Most good Hooktenders have to be able to climb, rigging lift trees, and intermediate supports, and be able to top trees as well, climbing is definitely an important part of logging.


----------



## slowp (Mar 20, 2011)

oregoncutter said:


> Most good Hooktenders have to be able to climb, rigging lift trees, and intermediate supports, and be able to top trees as well, climbing is definitely an important part of logging.



The last hooktender I worked with, is the one with the wisdom to say, "A timber faller is nothing but a truck driver with a chainsaw."

Ya gotta love them guys. :msp_smile: They work hard to keep things going. 

Things might, and they are already a tiny bit, bust loose here soon. Rumor has it that the export market is now paying $750mbf for the top grade Doug fir logs. China is the market. 
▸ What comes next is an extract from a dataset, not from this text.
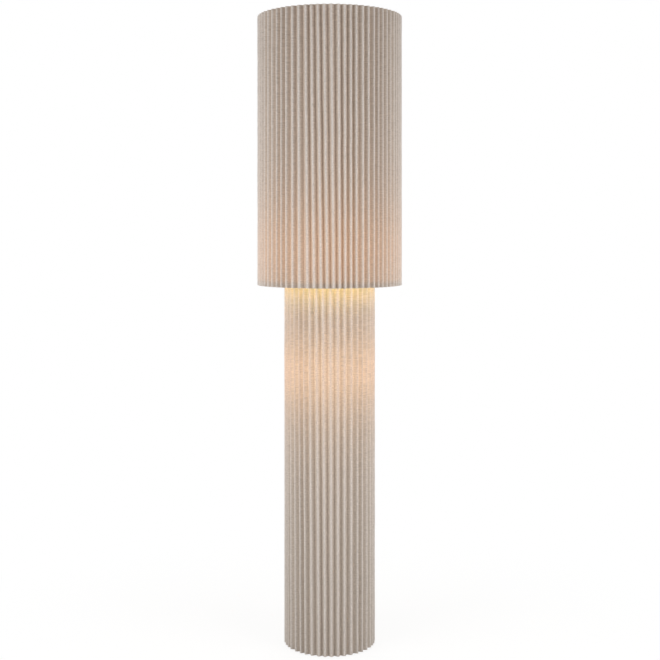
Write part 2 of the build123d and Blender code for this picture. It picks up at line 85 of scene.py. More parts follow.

Somebody is going around and leaving flyers on house doors wanting to buy timber.


----------



## OregonSawyer (Mar 20, 2011)

slowp said:


> The last hooktender I worked with, is the one with the wisdom to say, "A timber faller is nothing but a truck driver with a chainsaw."
> 
> Ya gotta love them guys. :msp_smile: They work hard to keep things going.
> 
> ...


 
Export is definitely the market right now! They are driving up timber prices for our local mills. Squeezing them even tighter... China's expansion is ridiculous right now! Try to get it while it's hot!


----------



## earache (Mar 20, 2011)

what-a-stihl said:


> Earache, Wisconsin is fine by me, I'm just tired of Illinois. I live about 200 yds from Wisconsin. I'm coming with a little experience, I've ran a skidder, feller buncher, and have plenty of saw time. I have my own saws (stihl 038 mag, 660, and a Husqvarna 394xp) wedges, etc., even have all the climbing gear I need,which I know is unimportant for logging. Most importantly I have a good work ethic to offer. I'm a foreman at my company and the project I'm running ends August with no further work in sight, therefore I'm obligated to stay til finish, but if you need help on weekends til then, I'd be happy to lend a hand. How far north are you? My grandfather lived in Trego, which is about 10 min from Spooner, near Hayward.


Drop me a line come summer if you havent settled on someplace yet.


----------



## what-a-stihl (Mar 20, 2011)

earache said:


> Drop me a line come summer if you havent settled on someplace yet.


 
I appreciate that earache, thank you


----------



## Gypo Logger (Mar 21, 2011)

The only way I see of breaking in to the business is to buy your own timber, but you have to know the prices on the stump and at the mill as well as the nippy deck. Having your own skidder helps too.
Working for someone else can often be a brutal thankless job unless your getting 3-4 hundred for a 6hr. day. In my hayday I never forked out a nickel for timber till the job was done, I simply gave the timber owner a price and said it could be significantly more based on what veneer came out of the woods.
It gets scary sometimes when you pay 500$ per stem. You just gotta know your wood and the markets to win.
Stay small and keep it all!
John


----------